Prudential Collins-Maury is a franchise of Prudential Real Estate, one of the largest real estate brokerage franchise networks in North America.
– Sarah Baker
Richards Completes Trio Charged in Will Forgery
Memphis firefighter Sandra Richards turned herself into authorities over the weekend on charges of tampering with evidence, aggravated perjury and forgery.
Richards is the last of three people indicted by a Shelby County grand jury Thursday, Dec. 8, to turn herself in.
Richards, Avis Langford-Brannon and Beverly Prye are charged with submitting a bogus will for the estate of state Rep. Ulysses Jones of Memphis.
Jones died in November 2010. Richards claims she was his fiancee and that his will left her his estate. The will was rejected in Probate Court in May and the criminal investigation began.
Prye and Langford-Brannon are also Memphis firefighters. All three are suspended with pay. Bond of $20,000 on the felonies was set for each of the three.
– Bill Dries
NEA Awards $10,000 for GPAC
A Germantown Performing Arts Centre project has received a $10,000 grant from the National Endowment for the Arts, one of 162 projects to win a grant.
NEA’s Challenge America Fast-Track program supports projects primarily by small and mid-sized arts organizations that extend the reach of the arts to underserved audiences – those whose arts opportunities are limited by geography, ethnicity, economics or disability.
The GPAC grant is in support of the presentation of Diavolo Dance Theatre project, which will run on the center’s main stage in March. Diavolo will present an evening public performance, as well as a matinee that will reach hundreds of students from area schools. Diavolo will also feature a workshop on team building.
GPAC competed with 375 eligible applications submitted from across the country.
– Aisling Maki
Caesars Mid-South Awarded for Philanthropy
Caesars Entertainment Mid-South Region, which includes Harrah’s, Horseshoe and Tunica Roadhouse casinos, has been awarded the Partners in Philanthropy award from the Memphis Chapter of the Association of Fundraising Professionals.

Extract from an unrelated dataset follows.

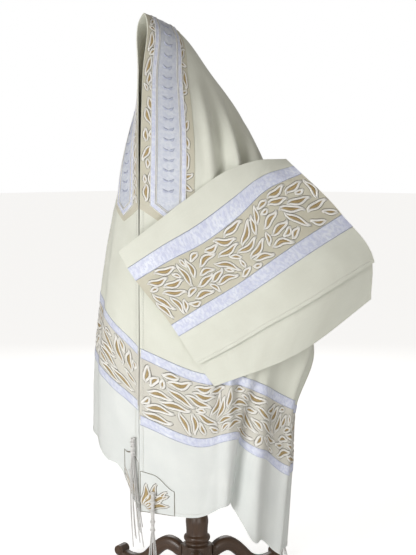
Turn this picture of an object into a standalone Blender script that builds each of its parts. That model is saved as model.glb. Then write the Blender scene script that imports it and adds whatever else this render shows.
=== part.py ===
"""A tallit prayer shawl draped like a hood over a limbless dress form on a turned wooden stand.

The shawl is one rectangular cloth. Its long front edge runs from the floor side of one front,
up over the top of the form and down the other front, so the two fronts meet in a slit. Lengths
in the tables are centimetres, with +Z up, the slit facing -Y and the wearer's left at +X.
"""

import math

import bmesh
import bpy
import numpy as np

for stale in list(bpy.data.objects):
    bpy.data.objects.remove(stale, do_unlink=True)

CM = 0.01

# Cloth and trim thicknesses, in centimetres, measured out from the middle of the main cloth
CLOTH_HALF = 0.10
SEAM_GAP = 0.035
TRIM_IN = CLOTH_HALF + SEAM_GAP
TRIM_OUT = TRIM_IN + 0.10
STRIP_OUT = TRIM_OUT + SEAM_GAP + 0.10

# Distances along each half of the shawl from its top line to its hem
RIBBON_WIDTH = 2.0
UPPER_RIBBON_AT = 67.0
LOWER_RIBBON_AT = 81.0
UPPER_SEAM = UPPER_RIBBON_AT + 0.5 * RIBBON_WIDTH
LOWER_SEAM = LOWER_RIBBON_AT + 0.5 * RIBBON_WIDTH
HEM_AT = 100.0
PATCH_AT = 92.0
NECKBAND_SHOULDER = 38.0
NECKBAND_TIP = 2.8
UNDERSTRIP_LAP = 1.1
STRIP_LAP = 0.3

# Distances across the cloth from its front edge
STRIP_EDGE = 2.0
STRIP_FAR_EDGE = 9.0
UNDERSTRIP_EDGE = 10.6
PATCH_WIDTH = 5.5 + 2.4
CLOTH_WIDTH = 70.0

# Where each station of the table below lies across the cloth
STATIONS = (0.0, UNDERSTRIP_EDGE, 24.0, 40.0, CLOTH_WIDTH)

# One row for each section across the cloth, by its distance along from the top line, negative on
# the wearer's right. Each point is x, y, z in centimetres.
# along, front edge, past the neckband, shoulder, side, back edge
SECTIONS = (
    (-100.0, (-0.5, -16.3, 18.0), (-11.4, -15.6, 28.6), (-19.8, -8.0, 31.5),
     (-19.5, 3.5, 33.0), (-13.0, 14.0, 27.0)),
    (-82.0, (-0.6, -16.4, 40.2), (-12.0, -15.6, 46.4), (-20.0, -6.5, 50.0),
     (-18.8, 5.0, 49.0), (-13.0, 14.5, 41.0)),
    (-67.0, (-0.5, -16.3, 52.1), (-11.2, -15.2, 59.0), (-19.2, -6.5, 63.0),
     (-18.2, 5.5, 60.0), (-12.5, 15.2, 50.0)),
    (-40.0, (-0.5, -16.0, 79.2), (-10.2, -13.4, 79.4), (-18.2, -4.0, 77.5),
     (-17.5, 8.0, 71.0), (-11.5, 16.8, 58.0)),
    (-25.0, (-0.6, -15.8, 93.9), (-7.5, -13.0, 91.6), (-14.4, -1.2, 89.8),
     (-13.2, 9.5, 82.0), (-8.5, 18.0, 62.5)),
    (-12.0, (-0.8, -15.5, 106.5), (-4.6, -8.6, 104.8), (-6.8, 3.6, 99.8),
     (-6.0, 12.4, 90.0), (-4.6, 18.6, 65.0)),
    (-2.2, (-1.0, -14.9, 116.6), (-1.5, -5.9, 113.7), (-1.8, 2.7, 106.5),
     (-1.8, 12.2, 97.0), (-1.4, 18.9, 66.2)),
    (0.0, (0.0, -14.7, 117.8), (0.0, -5.6, 115.1), (0.0, 3.0, 107.8),
     (0.0, 12.6, 98.3), (0.0, 19.0, 66.4)),
    (2.2, (1.0, -14.9, 116.6), (1.5, -5.9, 113.7), (1.8, 2.7, 106.5),
     (1.8, 12.2, 97.0), (1.4, 18.9, 66.2)),
    (12.0, (0.6, -15.6, 106.5), (4.8, -7.3, 104.8), (6.8, 3.6, 99.8),
     (6.0, 12.4, 90.0), (4.6, 18.6, 65.0)),
    (25.0, (0.4, -16.0, 93.9), (8.1, -8.9, 92.7), (14.4, 0.8, 89.8),
     (13.0, 10.5, 82.0), (9.0, 18.2, 61.5)),
    (40.0, (0.4, -16.3, 79.2), (8.8, -9.6, 78.5), (17.6, -0.6, 77.3),
     (17.5, 9.5, 70.0), (12.5, 17.2, 54.0)),
    (55.0, (0.3, -16.3, 64.0), (8.9, -9.8, 61.5), (17.2, -1.6, 61.0),
     (20.6, 10.2, 54.5), (14.8, 17.6, 45.5)),
    (67.0, (0.3, -16.3, 52.0), (8.9, -9.8, 47.6), (15.9, -2.7, 46.4),
     (18.6, 8.6, 41.2), (14.2, 16.0, 37.0)),
    (82.0, (0.3, -16.5, 37.4), (9.1, -10.0, 33.2), (15.6, -3.5, 34.4),
     (18.2, 6.9, 26.5), (14.5, 13.6, 26.0)),
    (100.0, (0.2, -16.5, 18.3), (9.2, -10.0, 17.6), (15.1, -4.0, 20.0),
     (16.7, 5.4, 9.0), (14.6, 12.4, 10.4)),
)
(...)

The Association of Fundraising Professionals presented R. Scott Barber, Caesars Mid-South regional president, and Valerie Morris, Caesars Mid-South regional vice president of communications, community affairs, and convention services, with the Partners in Philanthropy award at the annual National Philanthropy Day Crystal Awards luncheon Nov. 29.
The American Cancer Society, who recently celebrated the one-year anniversary of the grand opening of the American Cancer Society Harrah’s Hope Lodge, nominated Caesars. Letters of recommendation came from the Ronald McDonald House, the Mid-South Food Bank, Friends for Life, and the Arthritis Foundation. Caesars Foundation donated $2 million for Hope Lodge and Caesars Mid-South employees volunteer there each month.

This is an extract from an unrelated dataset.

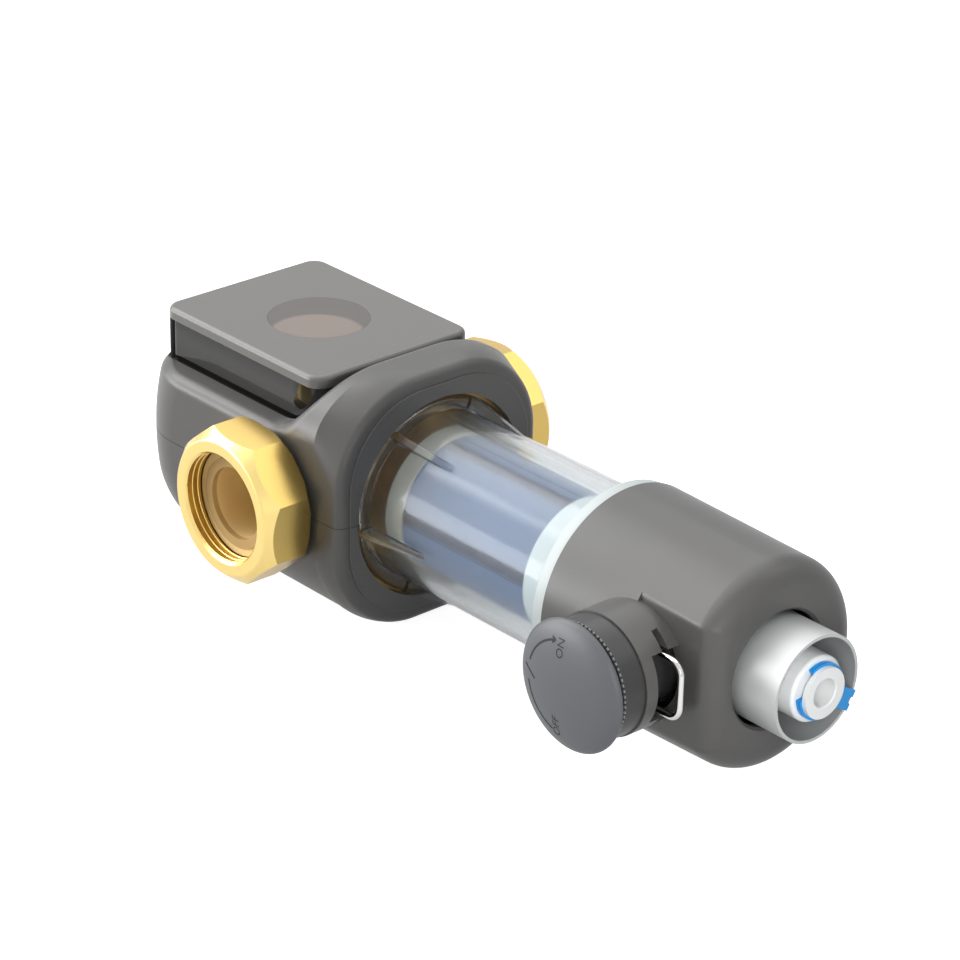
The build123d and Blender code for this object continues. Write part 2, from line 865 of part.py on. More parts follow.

The Partners in Philanthropy award has only been awarded two other times since the Memphis chapter of the Association of Fundraising Professionals was founded in 1985. Previous recipients are FedEx Corp. in 1990 and Memphis Light, Gas and Water Division in 1999.
– Taylor Shoptaw
2007-10 Home Sales Figures to be Revised Down
National U.S. home sales figures will be lowered dating back to 2007 after the private trade group that collects the figures said the numbers were too high.

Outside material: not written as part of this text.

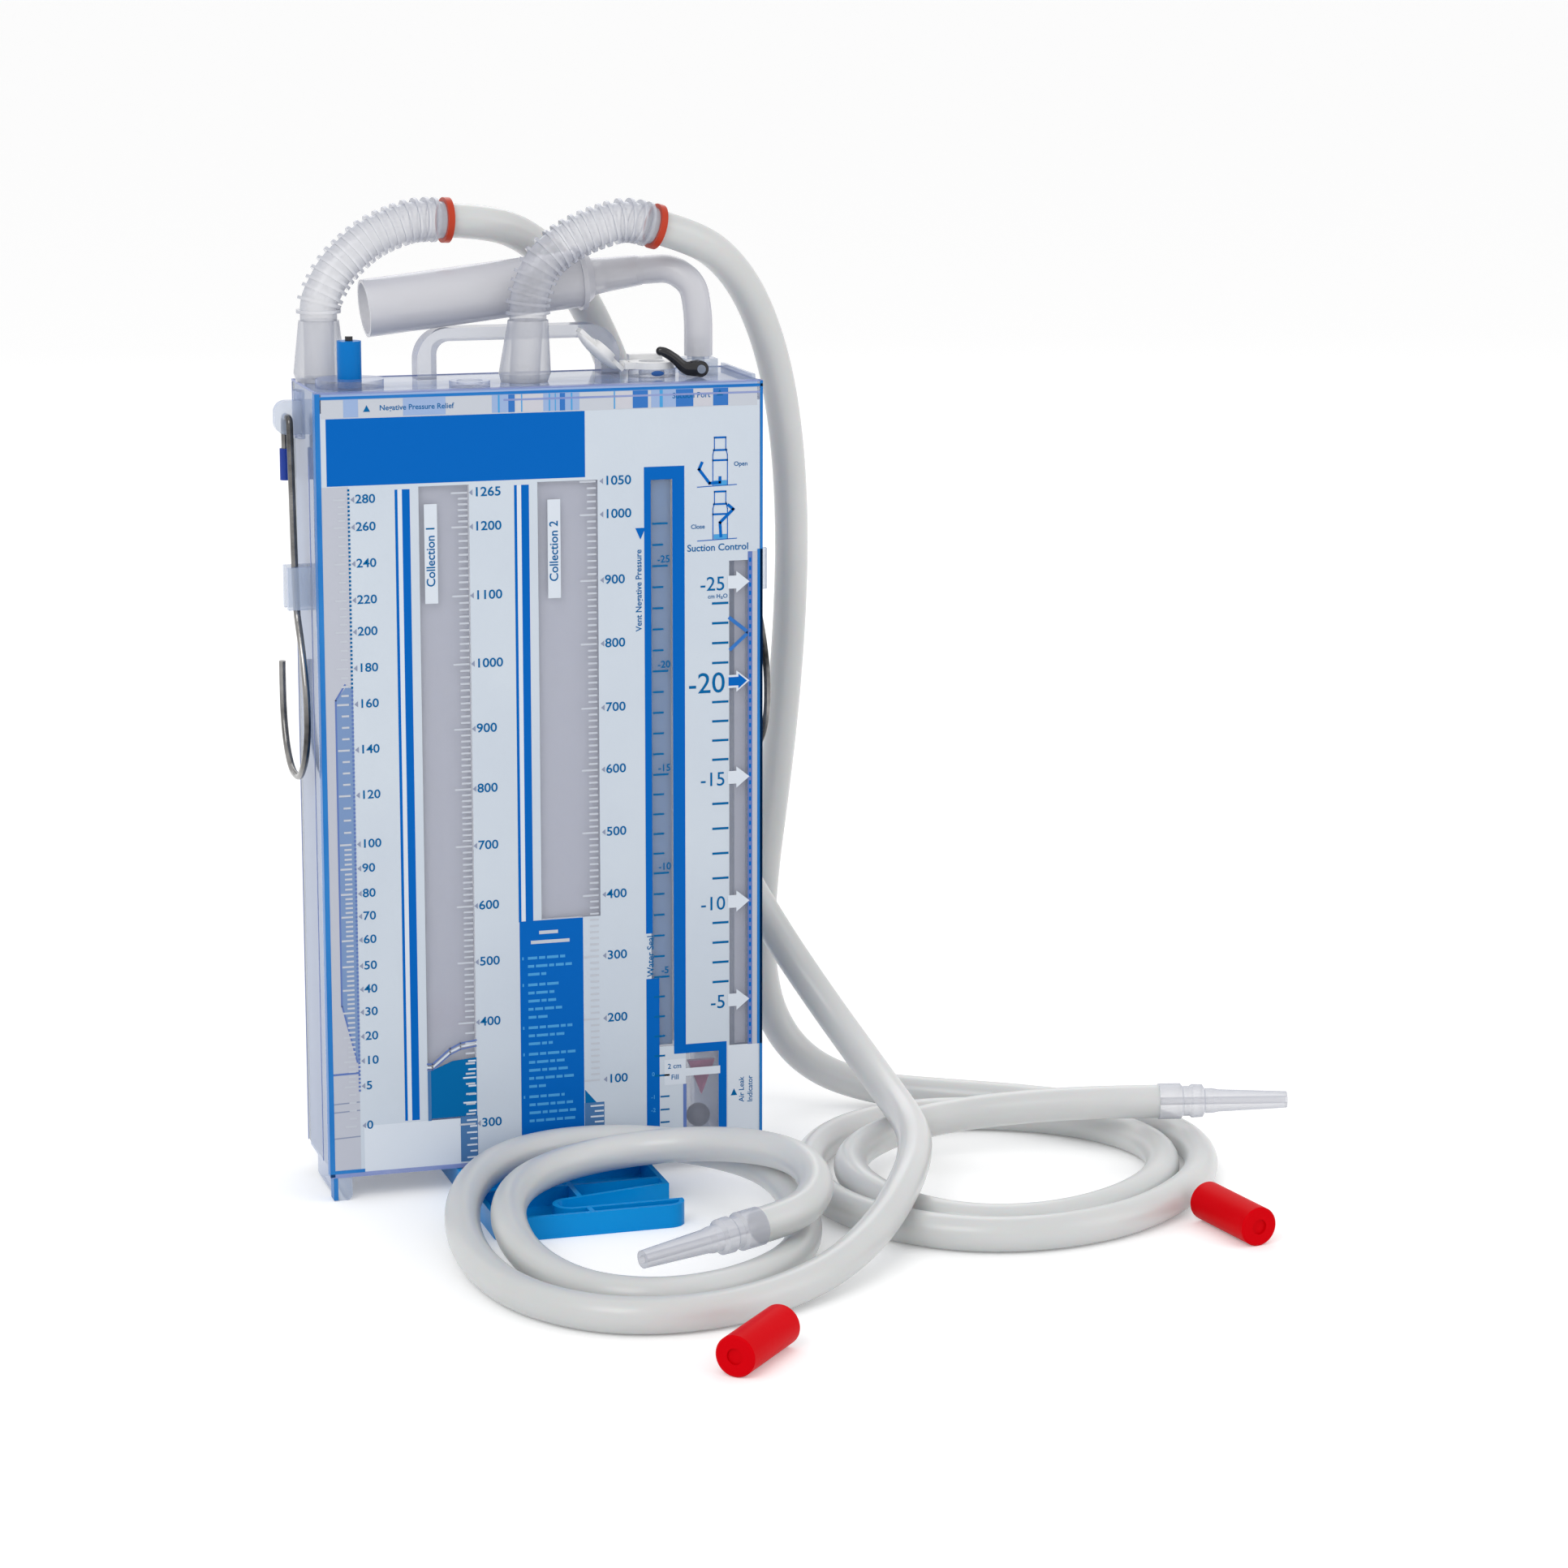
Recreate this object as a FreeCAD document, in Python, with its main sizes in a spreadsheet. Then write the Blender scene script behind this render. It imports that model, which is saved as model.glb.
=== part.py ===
"""Chest drainage unit: a clear two-chamber box with ports, swivel stand, bed hooks and two tubes.

Millimetres, +Z up, front of the box towards -Y. The origin is on the floor, under the stand's pivot.
"""
import FreeCAD
import Part
import math
import os
import re

Vector = FreeCAD.Vector

SIZES = {
    # Housing
    "body_width": 208,
    "body_depth": 64,
    "body_height": 364,
    "foot_height": 11,
    "foot_width": 8.5,
    "foot_length": 40.6,
    "foot_round": 3,
    "wall": 2.5,
    "corner_round": 6,
    "panel_thick": 3,
    "label_thick": 0.25,
    "label_margin": 1.3,
    "flange_depth": 5,
    "flange_step": 1.5,
    "rib_thick": 2,
    "first_divider_inset": 38.5,
    "second_divider_inset": 95,
    "seal_divider_inset": 56,
    "suction_divider_inset": 38.5,
    "leak_divider_inset": 17,
    "leak_roof": 61.5,
    "dip_inset": 6.3,
    "dip_gap": 20,
    "overflow_gap": 26,
    "rim_height": 2.4,
    "rim_thick": 1.6,
    "rim_back_run": 34,
    "rim_side_run": 52,
    "port_clear": 1,
    # Windows and water-seal frame on the label
    "label_top_gap": 8.7,
    "window_low": 35,
    "window_top_gap": 43,
    "window_offset": 7.7,
    "window_wide": 23.3,
    "middle_window_offset": 6.3,
    "middle_window_wide": 28.2,
    "middle_window_low": 127.5,
    "seal_window_offset": 2,
    "seal_window_wide": 10.8,
    "seal_window_low": 62,
    "leak_window_offset": 1.1,
    "leak_window_low": 17.7,
    "leak_window_wide": 16,
    "leak_window_tall": 40.3,
    "edge_window_offset": 1,
    "edge_window_wide": 14.4,
    "edge_window_low": 60,
    "edge_window_top_gap": 83,
    # Leak indicator
    "wedge_offset": 3.1,
    "wedge_wide": 13.2,
    "wedge_top": 53,
    "wedge_drop": 16.7,
    "wedge_thick": 3,
    "ball_size": 11.2,
    "ball_offset": 9.8,
    "ball_height": 24.3,
    "ball_setback": 6.6,
    "ball_gap": 0.1,
    "seat_size": 6,
    # Carrying handle
    "handle_width": 96,
    "handle_front": 12,
    "handle_depth": 12,
    "handle_rise": 23.5,
    "handle_bar": 6,
    "handle_leg": 9,
    "handle_round": 15,
    # Inlet cones
    "cone_height": 28,
    "cone_base_size": 24,
    "cone_top_size": 18.6,
    "cone_wall": 2.3,
    "cone_skirt": 4,
    "cone_skirt_step": 1.2,
    "left_cone_inset": 12,
    "left_cone_back": 19,
    "middle_cone_across": 0,
    "middle_cone_back": -6,
    "middle_cone_lean": 2,
    # Ridged sleeves and rings
    "sleeve_size": 17,
    "sleeve_ridge": 20.5,
    "sleeve_ridge_width": 1.5,
    "sleeve_pitch": 4.1,
    "ring_size": 20.8,
    "ring_width": 3,
    "ring_gap": 0.15,
    "sleeve_grip": 14,
    # Patient tubes, connectors and caps
    "tube_size": 16,
    "connector_length": 62,
    "connector_barrel": 17.2,
    "connector_tip": 8,
    "connector_bore": 3.6,
    "cap_size": 18,
    "cap_length": 44,
    "cap_wall": 1.6,
    "cap_end": 6,
    "cap_dimple": 7,
    # Relief valve
    "relief_inset": 20.5,
    "relief_back": -8,
    "collar_size": 31,
    "collar_height": 4,
    "button_size": 11,
    "button_top": 21,
    "button_sink": 1,
    "slide_gap": 0.05,
    "pin_size": 3.5,
    "pin_height": 2,
    # Low plug
    "plug_inset": 73,
    "plug_back": -21,
    "plug_size": 18.6,
    "plug_height": 3,
    "plug_dimple": 12,
    # Suction port
    "stem_inset": 21.5,
    "stem_back": 0,
    "stem_size": 10.4,
    "stem_height": 18,
    "stem_bore": 6,
    "valve_width": 15,
    "valve_depth": 14,
    "valve_height": 8,
    "filler_size": 13.2,
    "filler_gap": 0.1,
    "filler_cover": 9,
    "filler_grip": 4.8,
    "filler_lead": 12,
    "lever_across": -2.5,
    "lever_rise": 4,
    "lever_hub": 7.5,
    "lever_thick": 6,
    "lever_reach": 18.5,
    "lever_lift": 8.5,
    "lever_arm": 3.4,
    "lever_pin": 4,
    "lever_pin_stub": 1.6,
    "lever_side_gap": 0.3,
    "hinge_gap": 0.05,
    # Syringe barrel
    "barrel_size": 26.6,
    "barrel_wall": 1.6,
    "barrel_length": 107,
    "barrel_across": -71,
    "barrel_tilt": 6.4,
    "barrel_seat_gap": 0.25,
    "barrel_tip_size": 9.8,
    "barrel_tip_length": 12,
    "barrel_shoulder": 4,
    "barrel_flange": 1.4,
    "barrel_flange_width": 2.2,
    # Vent
    "vent_inset": 44,
    "vent_back": 0,
    "vent_size": 22,
    "vent_hole": 12,
    "vent_ring_height": 4,
    "vent_seat_height": 3,
    "vent_block_width": 16,
    "vent_block_depth": 5,
    "vent_block_height": 5,
    "lid_size": 14,
    "lid_thick": 2,
    "lid_rim": 1.4,
    "lid_tab": 8,
    "lid_tab_width": 7,
    "lid_open": 137,
    "lid_knuckle": 3,
    "lid_pin": 1.2,
    "ear_thick": 1.8,
    "ear_gap": 0.2,
    "ear_run": 4,
    # Floor stand
    "stand_width": 89,
    "stand_length": 230,
    "stand_gap": 0.3,
    "stand_round": 8,
    "stand_wall": 2.4,
    "stand_floor": 2,
    "stand_bar": 10.2,
    "notch_apex": -12.5,
    "notch_mouth": 22.8,
    "notch_end": 12,
    "pivot_size": 12,
    "pivot_boss": 24,
    "pivot_head": 20,
    "pivot_head_thick": 1.6,
    "pivot_recess": 2.4,
    # Bed hooks
    "wire_size": 3.2,
    "hook_standoff": 5,
    "hook_hinge_drop": 15,
    "hook_cap_size": 5,
    "hook_cap_length": 14.5,
    "hook_cap_drop": 15,
    "hook_pocket": 8,
    "hook_arm": 4,
    "hook_bend": 3,
    "lug_front": 9,
    "lug_thick": 5,
    "lug_height": 15.5,
    "lug_reach": 6,
    "lug_round": 5.5,
    "clip_height": 19.5,
    "clip_drop": 101,
    "clip_thick": 3,
    "clip_gap": 6.6,
    "clip_centre": -1.6,
    "clip_reach": 4.6,
}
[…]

The National Association of Realtors says it will release the downward revisions for previously occupied homes on Dec. 21.
Among the reasons for the inflated figures: changes in the way the Census Bureau data collects data, population shifts and some sales being counted twice. Last year’s total sales figure of 4.9 million was the worst in 13 years.
CoreLogic, a private real-estate data firm in Santa Ana, Calif., first raised doubts about the annual numbers earlier this year.
The changing numbers could impact how economists view data from the trade group. It could also affect companies who use the figures for hiring and expansion plans.